One appellate judge would not have gone even that far. According to the dissenting opinion he authored, there was no breach of fiduciary duty. After all, he reasoned, the co-trustees offered to distribute almost exactly what was ordered a few months later, and Nick and Jack rejected the partial distribution plan. Retaining at least $2 million in liquid assets until the estate tax return had been accepted was a reasonable and prudent course, according to the dissenting opinion.

What lessons can we draw from the Eiteljorg case? Several come to mind:

  • Even with a trust, it may take months or years after a death to complete the administration and make final distribution. That is not the usual circumstance, but it can happen.

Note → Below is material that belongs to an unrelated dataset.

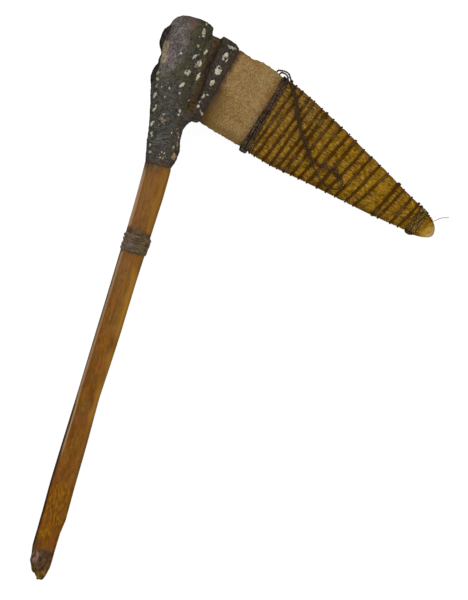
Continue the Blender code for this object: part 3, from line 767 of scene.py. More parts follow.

  • Although avoidance of litigation is one common goal of trust planning, it is not always effective. And the cost of probate or trust litigation can be significant — note that Nick and Jack incurred legal fees of about one-third of the total amount they sought as distribution, and that the question was not whether they were entitled to the money, but only when.
  • In addition to increasing cost, litigation can slow down the process. Here, the co-trustees were ready to make a significant distribution at the first meeting, but the court-ordered distribution (of almost exactly the same amount) was delayed for nine months.
  • Acting as trustee can sometimes be costly. The co-trustees in this case will be liable for at least $150,000 out of their own pockets. We can anticipate that Nick and Jack will object to any attempt to pay the trustees’ own lawyers from trust assets, or to pay any fees to the co-trustees.